京にて味よきもの。麸。湯波。芋。水菜。うどんのみ。その餘は江戸人の口にあはず。

旅先の名物をうまいと思えることは少ない

 とはいえ、京都に限らず、旅行者にとっておいしいと感じられる名物料理は決して多くはない。名物料理というものがその土地に固有の自然環境や生活様式と密着しているからである。

 沖縄を旅したとき、有名なルートビアを飲んだ。

ルートビア | A&W沖縄

 沖縄は、固有の郷土食が多い地方であるけれども、ルートビアは、特別に風変りな飲み物――というよりも、本来は「飲料」ではなく「煎じ薬」――である。私は、あの湿布薬のにおいに耐えられず、コップの半分くらいで飲むのをやめた。(個人的には、カネをもらっても飲みたくない。)
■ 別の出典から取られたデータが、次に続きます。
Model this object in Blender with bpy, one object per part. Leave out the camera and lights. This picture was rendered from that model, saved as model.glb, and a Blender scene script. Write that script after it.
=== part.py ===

 けれども、沖縄では、ルートビアは、街頭の自動販売機で売られている普通の清涼飲料水である。沖縄に固有の味覚は、沖縄に固有の自然環境や社会環境と一体のものなのであり、現地の人々と生活様式を共有することができるなら、ルートビアをおいしく飲むことは可能であるに違いないのである。

 私自身は、最近は、旅先で地元の名物を食べることは最初から諦め、どこにでもあるような飲食店で済ませることにしている。苦労して名物料理の店を見つけて食事しても、その味が苦労に見合うものであるようには思えないからである。

 やはり、誰にとっても、自分が暮らしている土地で食べ慣れた料理が、心身の健康にとってもっとも好ましいということになるのかもしれない。